Given problem:
Pick out each line in these entries that contains the string "this".

-- -- --

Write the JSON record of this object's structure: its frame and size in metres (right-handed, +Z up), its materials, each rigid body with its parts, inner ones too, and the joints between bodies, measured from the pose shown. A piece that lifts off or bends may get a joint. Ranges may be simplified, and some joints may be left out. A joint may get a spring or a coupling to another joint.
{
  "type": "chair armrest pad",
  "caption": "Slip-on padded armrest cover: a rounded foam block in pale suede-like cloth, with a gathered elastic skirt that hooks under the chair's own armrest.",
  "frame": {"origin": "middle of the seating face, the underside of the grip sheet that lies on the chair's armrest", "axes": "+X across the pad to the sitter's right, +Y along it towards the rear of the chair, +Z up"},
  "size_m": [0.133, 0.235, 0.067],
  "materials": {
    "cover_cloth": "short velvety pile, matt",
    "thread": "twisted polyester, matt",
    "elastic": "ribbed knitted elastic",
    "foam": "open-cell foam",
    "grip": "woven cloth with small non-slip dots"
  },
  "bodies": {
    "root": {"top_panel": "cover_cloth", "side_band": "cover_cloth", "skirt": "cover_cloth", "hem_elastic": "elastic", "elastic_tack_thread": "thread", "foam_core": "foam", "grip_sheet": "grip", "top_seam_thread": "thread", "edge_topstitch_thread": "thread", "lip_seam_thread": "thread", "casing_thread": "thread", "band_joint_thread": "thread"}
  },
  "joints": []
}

-- -- --

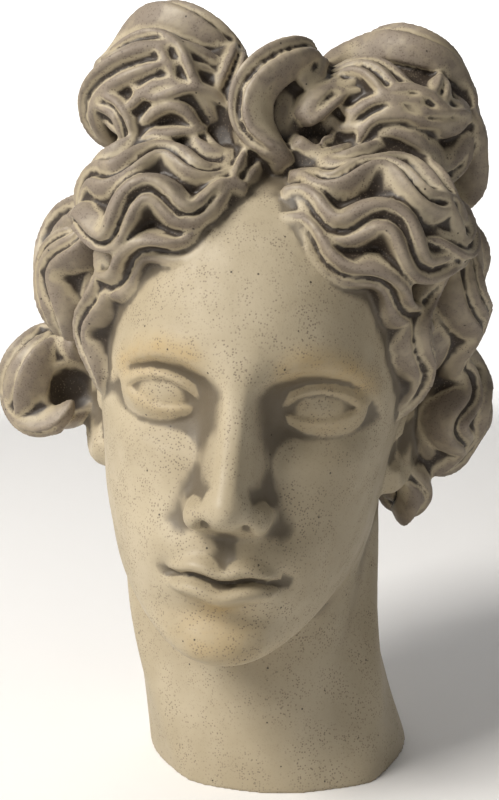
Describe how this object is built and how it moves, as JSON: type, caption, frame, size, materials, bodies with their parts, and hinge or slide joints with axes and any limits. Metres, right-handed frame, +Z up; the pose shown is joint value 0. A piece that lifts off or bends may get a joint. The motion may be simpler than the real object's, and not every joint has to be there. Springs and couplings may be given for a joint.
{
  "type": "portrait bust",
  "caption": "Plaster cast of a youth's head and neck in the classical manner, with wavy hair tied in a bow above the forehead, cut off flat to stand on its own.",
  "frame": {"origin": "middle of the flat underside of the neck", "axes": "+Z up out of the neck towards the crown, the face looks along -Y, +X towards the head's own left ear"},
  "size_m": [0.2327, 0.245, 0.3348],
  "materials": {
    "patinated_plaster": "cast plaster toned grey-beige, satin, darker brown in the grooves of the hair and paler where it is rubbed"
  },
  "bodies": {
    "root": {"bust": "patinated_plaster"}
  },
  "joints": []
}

-- -- --

Reply to the exercise:
Write the JSON record of this object's structure: its frame and size in metres (right-handed, +Z up), its materials, each rigid body with its parts, inner ones too, and the joints between bodies, measured from the pose shown. A piece that lifts off or bends may get a joint. Ranges may be simplified, and some joints may be left out. A joint may get a spring or a coupling to another joint.
Describe how this object is built and how it moves, as JSON: type, caption, frame, size, materials, bodies with their parts, and hinge or slide joints with axes and any limits. Metres, right-handed frame, +Z up; the pose shown is joint value 0. A piece that lifts off or bends may get a joint. The motion may be simpler than the real object's, and not every joint has to be there. Springs and couplings may be given for a joint.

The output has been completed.